Is that Rama, or the other one?


Fun link dump:

* harvard & aliens & crackpots: a disambiguation of Avi Loeb by acollierastro (2022) https://www.youtube.com/watch?v=aY985qzn7oI&t=5s

* Critique of arXiv submission 2308.15623, "Discovery of Spherules of Likely Extrasolar Composition in the Pacific Ocean Site of the CNEOS 2014-01-08 (IM1) Bolide", by A. Loeb et al by Steve Desch, Alan Jackson https://arxiv.org/abs/2311.07699

* The IM1 Spherules from the Pacific Ocean Have Extrasolar Composition by Avi Loeb (August 2023) https://avi-loeb.medium.com/the-im1-spherules-from-the-pacif...

* Reconstructing the First Interstellar Meteor, IM1 by Avi Loeb (September 2023) https://avi-loeb.medium.com/reconstructing-the-first-interst...

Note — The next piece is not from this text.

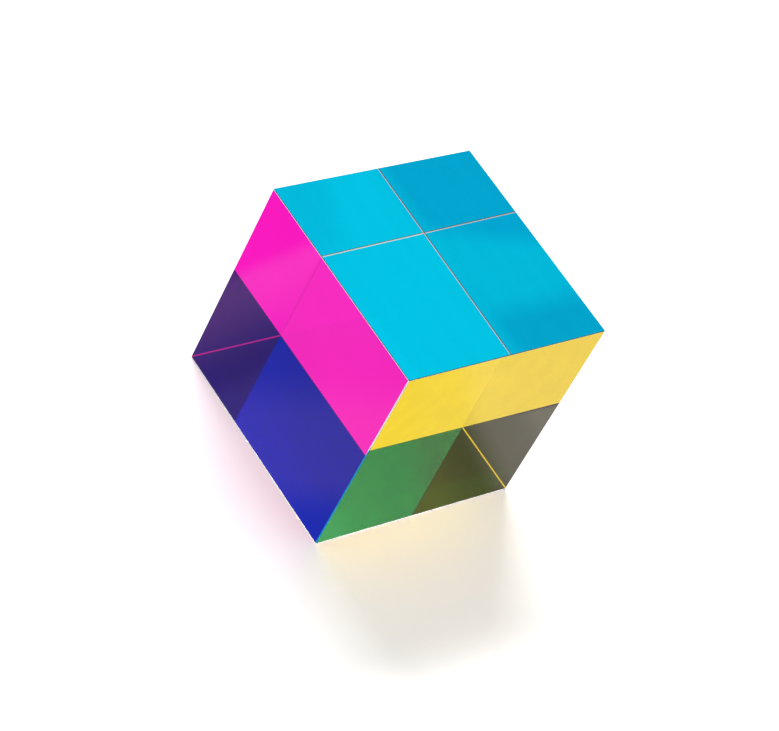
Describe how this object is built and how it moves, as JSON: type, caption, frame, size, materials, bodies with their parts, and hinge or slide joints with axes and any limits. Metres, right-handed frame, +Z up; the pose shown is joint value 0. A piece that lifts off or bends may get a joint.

  >Other authors have concluded there’s less than a 50% chance that CNEOS 20140108 was interstellar
Lazy research. The linked article is just a simple "doubt paper" questioning the error bars of the raw data, published prior to the DoD releasing information about the error bars.

To give such an outdated paper the last word (and even use the loaded word 'conclude') makes everything the author writes highly suspect.


Where is the cited paper outdated? It's from 2014, is it that what makes outdated being from 9 years ago? And then you jump from "hey this guy in an article with like two dozens external links has one link to a paper that is slightly too old for my taste" to "lazy! just doubts! highly suspect!"

It's all about probabilities.


The paper linked in that quote was from 2019, not 2014.

The paper is outdated because the DoD later addressed their concern about error bars. https://blogs.scientificamerican.com/observations/it-takes-a...

  > And then you jump from "...a paper that is slightly too old for my taste" to "highly suspect!"
It's worse than mere age.

The paper he chooses to "conclude" a major section is cherry-picked from the middle of the story, within a highly-publicized drama within the academic field. It's unlikely that anyone even casually following could be unaware of the real ending to the story.

The author is either incompetent at research or deceptive. Either way, "highly suspect" is warranted.


I have long ago stopped considering the Harvard brand as a proxy for high quality analysis and prediction.